I use a lead Hammer all the time for the purpose, it is normal good practice.
 
Thanks for the help guys. I figured it was probably fine to do and unlikely to hurt anything. I don't mind doing it and keep a dead blow with the milling tools. I just wanted to make sure that there wasn't some reason to avoid it with a Kurt.

On the up side, the Kurt works great. I want to make sure it stays that way.
 
I learned all about that .005" of variance working in CNC production back in the day. Parts need to be seated in the fixture. I use a dead blow every single time I position a part in the vise. It's just a kiss with a tiny hammer, not a whack.
 
I typically have to machine small aluminum plates under 2" in length to within .0007 of // . What tends to happen when making multiple facing paths is the part tends to lift up slightly out of the jaws. Many times I am forced to hold a part with only .050" of grip. My first operation is called a "5 side" which faces and mills the perimeter, and possibly some hole / slot features. Many times upon flipping the part over and facing the 2nd side if i'm struggling to maintain parallel I will perform all my rough face ops of say .020" DOC, then insert an M00 stop code with .003" left of material to get to my final finished depth.
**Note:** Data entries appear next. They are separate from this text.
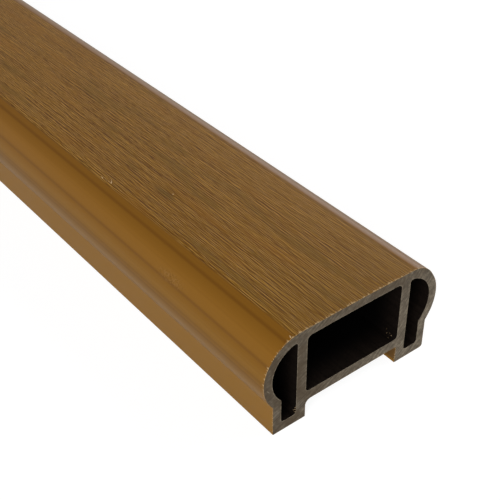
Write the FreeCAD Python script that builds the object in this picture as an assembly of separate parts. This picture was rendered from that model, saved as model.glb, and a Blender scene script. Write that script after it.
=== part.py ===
"""A straight length of hollow stair handrail, extruded in one piece from wood-plastic composite.

The section has a nearly flat top that rolls over into a round nose on each side. Under each nose
a leg runs down to a flat foot, and the shallow recess between the two feet sits over a support rail
or a post bracket. Two upright webs and a floor divide the inside into three chambers that run the
whole length: a wide one in the middle and one inside each nose and leg. Both ends are sawn square.

Lengths are in millimetres. X runs across the rail, Y along it and Z up. The origin is halfway along
the rail, on its centre line, in the plane that the feet rest on.
"""
import FreeCAD, Part
import math
import os

# Overall form
RAIL_LENGTH = 1800.0
OVERALL_WIDTH = 100.0  # across the two noses
OVERALL_HEIGHT = 51.0  # from the feet to the middle of the top
CROWN_RADIUS = 1500.0  # the top falls away very slightly on each side of its middle
NOSE_TOP_RADIUS = 20.0  # above the widest part of the nose
SHOULDER_RADIUS = 15.0  # the tighter round that the right nose turns into the top with
SHOULDER_START = math.radians(32)  # how far up its upper curve the right nose leaves for it
NOSE_UNDER_RADIUS = 23.0  # below it, down to the leg
NOSE_OVERHANG = 5.0  # how far each nose stands out past its leg
FOOT_WIDTH = 18.0  # from the outside of a leg to the recess
RECESS_DEPTH = 9.5

# Walls
TOP_WALL = 4.5
NOSE_WALL = 4.5
LEG_WALL = 4.5
FOOT_WALL = 5.0
WEB_WALL = 5.2
FLOOR_WALL = 5.2  # between the middle chamber and the recess

# Rounded corners. The two sides differ a little, as the die left them.
NECK_ROUND = 1.0
FOOT_LEFT_ROUND = 0.45
FOOT_RIGHT_ROUND = 1.4
RECESS_LEFT_ROUND = 3.0
RECESS_RIGHT_ROUND = 0.5
MIDDLE_ROOF_ROUND = 2.4
MIDDLE_FLOOR_ROUND = 1.8
NOSE_ROOF_ROUND = 2.0
NOSE_KNEE_ROUND = 0.6
NOSE_BOTTOM_ROUND = 1.6

# How far the cutting shape for a chamber runs past each sawn end, and how near two points that are
# meant to be one place come to each other
CUT_PAST_END = 5.0
SAME_PLACE = 1e-4

# Places across the section
leg_outer_x = OVERALL_WIDTH / 2 - NOSE_OVERHANG
leg_inner_x = leg_outer_x - LEG_WALL
recess_x = leg_outer_x - FOOT_WIDTH
web_outer_x = recess_x + WEB_WALL
nose_top_x = OVERALL_WIDTH / 2 - NOSE_TOP_RADIUS
nose_under_x = OVERALL_WIDTH / 2 - NOSE_UNDER_RADIUS

# Places up the section. Both curves of a nose are struck from the height of its widest part, and
# the upper one would run on to touch the crown.
crown_centre_z = OVERALL_HEIGHT - CROWN_RADIUS
nose_z = crown_centre_z + math.sqrt((CROWN_RADIUS - NOSE_TOP_RADIUS) ** 2 - nose_top_x**2)
floor_z = RECESS_DEPTH + FLOOR_WALL


def point(x, z):
    """A point of the section, drawn at the middle of the rail's length."""
    return FreeCAD.Vector(x, 0, z)


def height_on_circle(radius, across):
    """How far above or below its centre a circle passes, at this distance across from it."""
    return math.sqrt(radius**2 - across**2)


def line(start, end):
    return Part.LineSegment(start, end).toShape()


def arc(centre, radius, start, end):
    """The short way round a circle between two of its points."""
    outward = (start - centre).normalize() + (end - centre).normalize()
    middle = centre + outward.normalize() * radius
    return Part.Arc(start, middle, end).toShape()


def mirrored(shape):
    """The same shape on the other side of the rail's centre line."""
    return shape.mirror(point(0, 0), FreeCAD.Vector(1, 0, 0))


def prism(edges, length):
    """The closed outline that these edges make, drawn out along the rail and centred on it."""
    outline = Part.Wire(Part.__sortEdges__(edges))
    solid = Part.Face(outline).extrude(FreeCAD.Vector(0, length, 0))
    solid.translate(FreeCAD.Vector(0, -length / 2, 0))
    return solid


def rounded(solid, radius, corner):
    """Rounds the long edge of a prism that runs through this corner of its section."""
    edges = []
    for edge in solid.Edges:
        ends = [vertex.Point for vertex in edge.Vertexes]
        if all(math.hypot(end.x - corner.x, end.z - corner.z) < SAME_PLACE for end in ends):
            edges.append(edge)
    return solid.makeFillet(radius, edges)


def squared_shoulder(crown_centre, nose_centre, nose_side, top_middle):
    """The top and the upper nose on the right, where a short flat leads up to a tighter shoulder."""
    outward = point(math.cos(SHOULDER_START), math.sin(SHOULDER_START))
    upward = point(-math.sin(SHOULDER_START), math.cos(SHOULDER_START))
    flat_start = nose_centre + outward * NOSE_TOP_RADIUS
    # The shoulder's circle touches the crown from inside, which gives the length of the flat.
    from_crown = nose_centre + outward * (NOSE_TOP_RADIUS - SHOULDER_RADIUS) - crown_centre
    half_sum = from_crown.dot(upward)
    excess = from_crown.dot(from_crown) - (CROWN_RADIUS - SHOULDER_RADIUS) ** 2
    flat_length = math.sqrt(half_sum**2 - excess) - half_sum
    shoulder_centre = crown_centre + from_crown + upward * flat_length
    flat_end = shoulder_centre + outward * SHOULDER_RADIUS
    shoulder_top = shoulder_centre + (shoulder_centre - crown_centre).normalize() * SHOULDER_RADIUS
    return [
        arc(crown_centre, CROWN_RADIUS, top_middle, shoulder_top),
        arc(shoulder_centre, SHOULDER_RADIUS, shoulder_top, flat_end),
        line(flat_end, flat_start),
        arc(nose_centre, NOSE_TOP_RADIUS, flat_start, nose_side),
    ]


def full_bar():
    """The rail's outside with no chambers: top, noses, legs, feet and the recess between the feet."""
    crown_centre = point(0, crown_centre_z)
    nose_top_centre = point(nose_top_x, nose_z)
    top_middle = point(0, OVERALL_HEIGHT)
    nose_top = nose_top_centre + (nose_top_centre - crown_centre).normalize() * NOSE_TOP_RADIUS
    nose_side = point(OVERALL_WIDTH / 2, nose_z)
    neck = point(leg_outer_x, nose_z - height_on_circle(NOSE_UNDER_RADIUS, leg_outer_x - nose_under_x))
    foot_outer = point(leg_outer_x, 0)
    foot_inner = point(recess_x, 0)
    recess_corner = point(recess_x, RECESS_DEPTH)

    below_nose = [
        arc(point(nose_under_x, nose_z), NOSE_UNDER_RADIUS, nose_side, neck),
        line(neck, foot_outer),
        line(foot_outer, foot_inner),
        line(foot_inner, recess_corner),
    ]
    round_top = [
        arc(crown_centre, CROWN_RADIUS, top_middle, nose_top),
        arc(nose_top_centre, NOSE_TOP_RADIUS, nose_top, nose_side),
    ]
    right_side = squared_shoulder(crown_centre, nose_top_centre, nose_side, top_middle) + below_nose
    left_side = [mirrored(edge) for edge in round_top + below_nose]
    recess_roof = line(recess_corner, point(-recess_x, RECESS_DEPTH))
    bar = prism(right_side + left_side + [recess_roof], RAIL_LENGTH)

    bar = rounded(bar, NECK_ROUND, neck)
    bar = rounded(bar, NECK_ROUND, point(-neck.x, neck.z))
    bar = rounded(bar, FOOT_RIGHT_ROUND, foot_outer)
    bar = rounded(bar, FOOT_LEFT_ROUND, point(-leg_outer_x, 0))
    bar = rounded(bar, RECESS_RIGHT_ROUND, recess_corner)
    return rounded(bar, RECESS_LEFT_ROUND, point(-recess_x, RECESS_DEPTH))


def middle_chamber():
    """The wide chamber between the webs, under the top and over the recess."""
    crown_centre = point(0, crown_centre_z)
    radius = CROWN_RADIUS - TOP_WALL
    roof_middle = point(0, OVERALL_HEIGHT - TOP_WALL)
    roof_corner = point(recess_x, crown_centre_z + height_on_circle(radius, recess_x))
    floor_corner = point(recess_x, floor_z)
    right_side = [
        arc(crown_centre, radius, roof_middle, roof_corner),
        line(roof_corner, floor_corner),
        line(floor_corner, point(0, floor_z)),
    ]
    left_side = [mirrored(edge) for edge in right_side]
    chamber = prism(right_side + left_side, RAIL_LENGTH + 2 * CUT_PAST_END)
    for side in (1, -1):
        chamber = rounded(chamber, MIDDLE_ROOF_ROUND, point(side * recess_x, roof_corner.z))
        chamber = rounded(chamber, MIDDLE_FLOOR_ROUND, point(side * recess_x, floor_z))
    return chamber


def nose_chamber():
    """The chamber inside the right nose and leg, which leaves an even wall round the nose."""
    top_radius = NOSE_TOP_RADIUS - NOSE_WALL
    under_radius = NOSE_UNDER_RADIUS - NOSE_WALL
    roof = point(web_outer_x, nose_z + height_on_circle(top_radius, web_outer_x - nose_top_x))
    side = point(OVERALL_WIDTH / 2 - NOSE_WALL, nose_z)
    knee = point(leg_inner_x, nose_z - height_on_circle(under_radius, leg_inner_x - nose_under_x))
    bottom_outer = point(leg_inner_x, FOOT_WALL)
    bottom_inner = point(web_outer_x, FOOT_WALL)
    edges = [
        arc(point(nose_top_x, nose_z), top_radius, roof, side),
        arc(point(nose_under_x, nose_z), under_radius, side, knee),
        line(knee, bottom_outer),
        line(bottom_outer, bottom_inner),
        line(bottom_inner, roof),
    ]
    chamber = prism(edges, RAIL_LENGTH + 2 * CUT_PAST_END)
    chamber = rounded(chamber, NOSE_ROOF_ROUND, roof)
    chamber = rounded(chamber, NOSE_KNEE_ROUND, knee)
    chamber = rounded(chamber, NOSE_BOTTOM_ROUND, bottom_outer)
    return rounded(chamber, NOSE_BOTTOM_ROUND, bottom_inner)


def handrail_profile():
    """The finished length, with its three chambers open at both ends."""
    right_chamber = nose_chamber()
    hollow = full_bar().cut([middle_chamber(), right_chamber, mirrored(right_chamber)])
    return hollow.Solids[0]


os.makedirs("parts", exist_ok=True)
rail = handrail_profile()
rail.exportStep("parts/handrail_profile.step")
box = rail.BoundBox
print("handrail_profile", "valid" if rail.isValid() else "NOT VALID", "volume mm3", round(rail.Volume, 1))
print("size mm", round(box.XLength, 3), round(box.YLength, 3), round(box.ZLength, 3), "lowest z", round(box.ZMin, 4))
print("section area mm2", round(rail.Volume / RAIL_LENGTH, 2))
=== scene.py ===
import math
import random

import bmesh
import bpy
from mathutils import Matrix, Quaternion, Vector, noise
from mathutils.bvhtree import BVHTree


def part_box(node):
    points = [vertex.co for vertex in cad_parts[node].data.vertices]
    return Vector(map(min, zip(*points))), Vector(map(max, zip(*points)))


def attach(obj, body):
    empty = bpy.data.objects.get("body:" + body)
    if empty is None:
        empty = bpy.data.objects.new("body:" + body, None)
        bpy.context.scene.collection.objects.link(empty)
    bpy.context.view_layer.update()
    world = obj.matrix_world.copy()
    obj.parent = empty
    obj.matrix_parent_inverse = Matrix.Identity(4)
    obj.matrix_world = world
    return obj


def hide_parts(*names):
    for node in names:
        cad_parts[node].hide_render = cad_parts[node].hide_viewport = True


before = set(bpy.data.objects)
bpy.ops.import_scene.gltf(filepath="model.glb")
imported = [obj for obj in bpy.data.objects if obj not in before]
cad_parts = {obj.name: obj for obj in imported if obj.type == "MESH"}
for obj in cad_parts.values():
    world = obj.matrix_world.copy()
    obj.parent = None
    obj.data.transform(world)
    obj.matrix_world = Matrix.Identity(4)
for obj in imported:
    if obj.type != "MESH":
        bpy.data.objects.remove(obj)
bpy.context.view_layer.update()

MM = 0.001
rail_low, rail_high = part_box("handrail_profile")
near_end = rail_low.y
far_end = rail_high.y

# The camera
# It stands to the left of the near sawn end and looks down over the left nose, with the rail
# running away to the upper left. Its place is measured from the foot of the near end.
camera_left = 229.6 * MM
camera_in_front = 222.6 * MM
camera_height = 317.2 * MM
camera_turn = math.radians(-37.88)
camera_tilt = math.radians(37.08)
camera_roll = math.radians(-0.40)
camera_lens = 71.53

camera_data = bpy.data.cameras.new("camera")
camera_data.sensor_width = 36
camera_data.lens = camera_lens
camera_data.clip_start = 0.01
camera = bpy.data.objects.new("camera", camera_data)
bpy.context.scene.collection.objects.link(camera)
camera_place = Matrix.Translation((-camera_left, near_end - camera_in_front, camera_height))
camera_aim = Matrix.Rotation(camera_turn, 4, "Z") @ Matrix.Rotation(math.pi / 2 - camera_tilt, 4, "X")
camera.matrix_world = camera_place @ camera_aim @ Matrix.Rotation(camera_roll, 4, "Z")
bpy.context.scene.camera = camera

# The floor, the white surround and the lamps
# A pale floor meets a surround that is plain white to the camera. As light, the surround is bright low
# down on the right and dim on the left and overhead, as in a studio with dark walls. The main soft
# lamp stands in front on the left, and a weaker one on the right.
bpy.context.scene.view_settings.view_transform = "Standard"


def node(tree, kind, sockets=None, **settings):
    """Adds a shader node. A socket given for an input is linked, and any other value is set on it."""
    made = tree.nodes.new("ShaderNode" + kind)
    for name, value in settings.items():
        setattr(made, name, value)
    for name, value in (sockets or {}).items():
        if isinstance(value, bpy.types.NodeSocket):
            tree.links.new(value, made.inputs[name])
        else:
            made.inputs[name].default_value = value
    return made


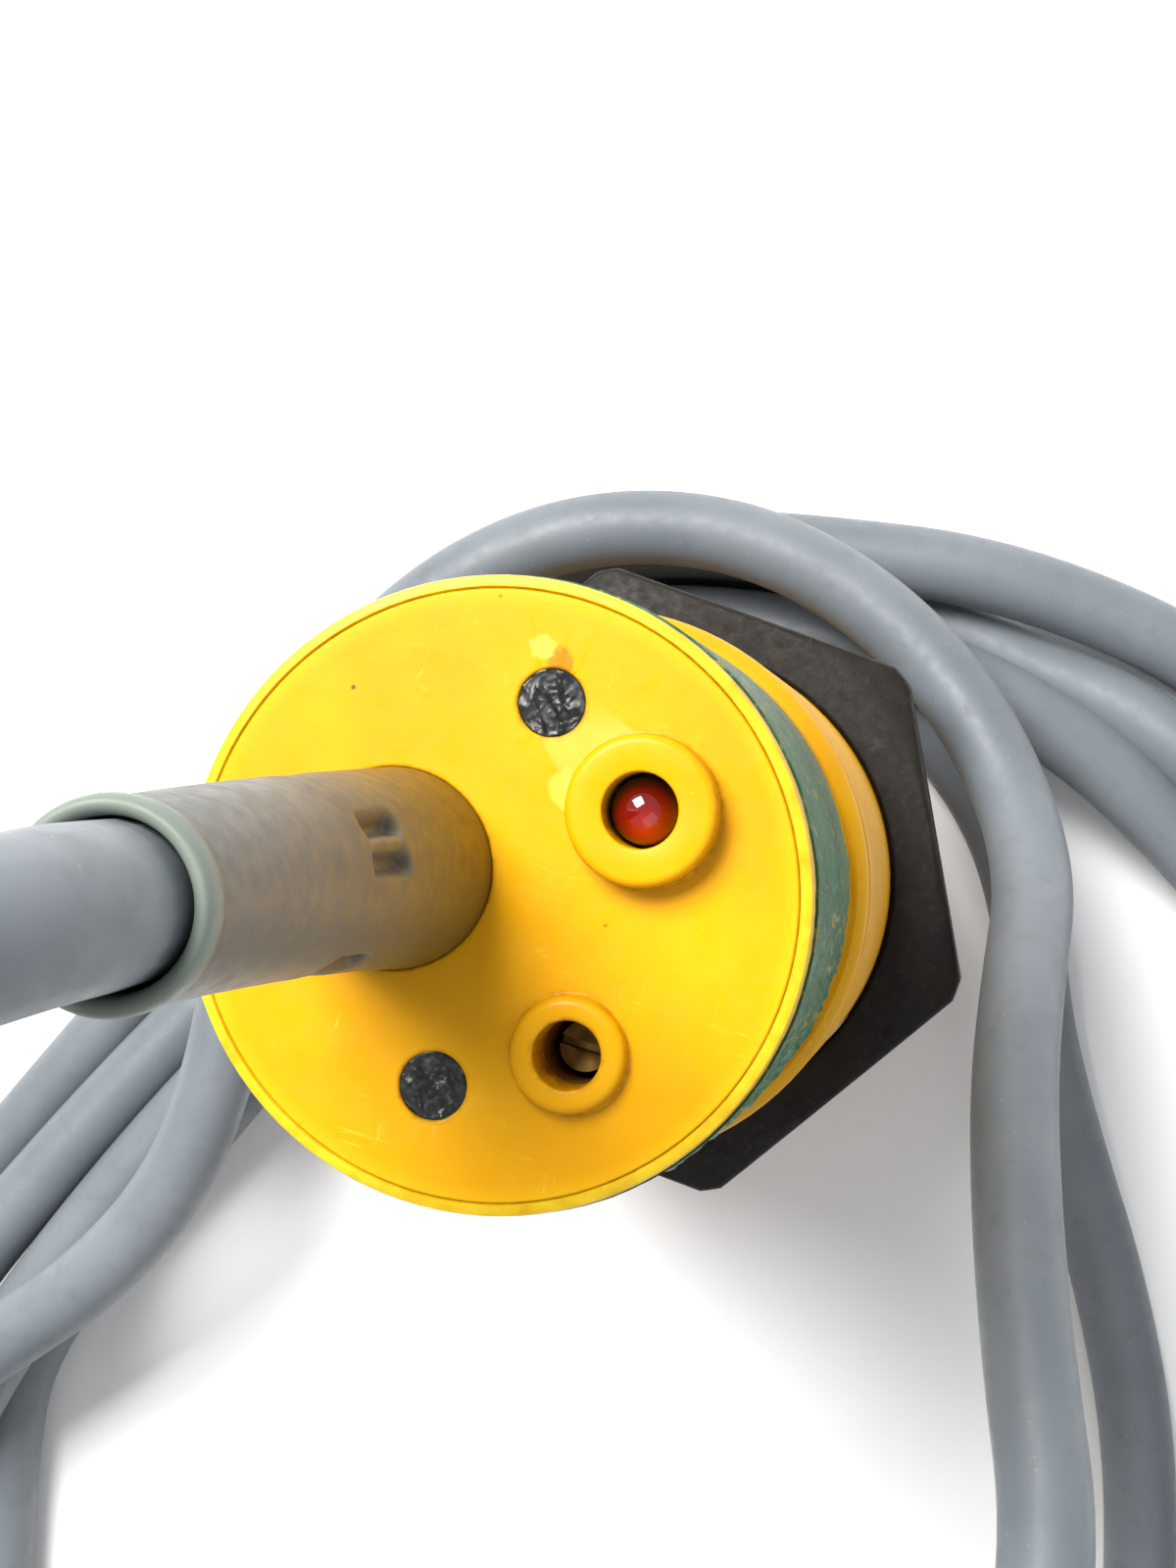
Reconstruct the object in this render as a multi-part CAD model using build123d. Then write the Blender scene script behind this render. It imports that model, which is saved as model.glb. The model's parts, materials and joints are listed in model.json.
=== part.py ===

Lastly I will lightly tap the part a few times with a dead blow hammer to "reset" the part flat, hit cycle start and execute my final pass. Most of the time this maintains my // . Maintaining flatness on plastics such as Delrin can get tricky as many times you can't grip the part firmly within the jaws without bowing of the part. Again, the rough passes, then a pause / reset of the part usually helps with consistency.